On an average shift, I experience many different types of belittling behaviours. As I’m just trying to do my job, I will face things like weird stares, impatience, pressure and, of course, flirting. It’s common for a customer to deny my help, only to wander up to a male colleague of mine and seek assistance there instead. Being a young woman, it’s not like I haven’t dealt with these kinds of things before. But when it comes multiple times a day throughout an eight-hour shift, it becomes harder to deal with.

 

If you haven’t worked in retail before, I’d just like to clarify that you can’t just leave the shop floor to hide away from every uncomfortable situation. Although I can pass the customer on to another member of staff, why should I? Do I pass them on to another female member of staff and let them be terrorised instead of me?
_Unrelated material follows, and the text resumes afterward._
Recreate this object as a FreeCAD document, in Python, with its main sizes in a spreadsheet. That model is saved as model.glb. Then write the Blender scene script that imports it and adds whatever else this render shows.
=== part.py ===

Or do I give in to the narcissist and just pass them on to a male member of staff? It’s an endless cycle.

 

Difficult customers aren’t always men; the store that I work in has a target market of middle-aged men, so generally, this is who the tough encounters come from. However, the women that I attend to aren’t exactly the most accommodating either. Let’s just say that if I don’t get them what they want when they want it, I am immediately the worst person alive. They make this clear through how they treat me – with a little bit of backchat and a whole lot of asking for the manager. I am treated like a child that has no concept of how to carry out the job that they have been trained for.

 

It’s pretty obvious that the way that I’m treated is because I am a young woman trying to tell adults stuff that they don’t know about the products that they’re shopping for. I know this from cross-referencing these situations with how adults treat me in other situations, and how they treat my colleagues who are also young women, and from the fact that customers will decide they’re not happy with my service and choose an older member of staff, asking them the exact same questions.

 

I’d like to think that I’ve built up some sort of resistance to these situations, but realistically I don’t think someone could be completely unaffected by this kind of treatment. When I first started dealing with customers like this, it really used to hurt me. I was young, I was still learning how to be confident enough to actually walk up to people and be able to serve them. It brought self-doubt. I would question, ‘If I can’t succeed in a little part-time job, how on Earth am I going to be able to head into a career?’

 

Only recently, when I began aiming for my dream career (doing something that I enjoyed immensely), did I realise that the way that people treat me on my way up should not stop me from doing what I want to do. I started thinking differently about what I go through within these shifts, and what I can do about it.

 

I mean, when you think about it, I am doing what I can, and these random people that know nothing about me aren’t happy with it. Now that I’ve come to terms with that, I’ve started to deal with it a little bit better. It sounds overly cliche, but you just have to not let it get to you.

 

Let’s face it, as much as you want to, you cannot relay the attitude that they give to you unless you want to lose your job. The best thing that I’ve found to do is to just not care. If they’re not happy with your service, don’t serve them; let them make their own mess and tidy it up when they’re gone – at least it gives you something to do. Or a personal favourite of mine: if they are being hostile with you, take it in your stride to annoy the living daylights out of them (in moderation, of course). An overly friendly approach never hurt anybody.

 

Clearly, it’s not a good situation, and it hurts that once again, it’s down to the young women to cope with it rather than down to the older generations to stop being rude and condescending. But if we can hold out until a change arises, then we win. You are stronger than those that try to get you down.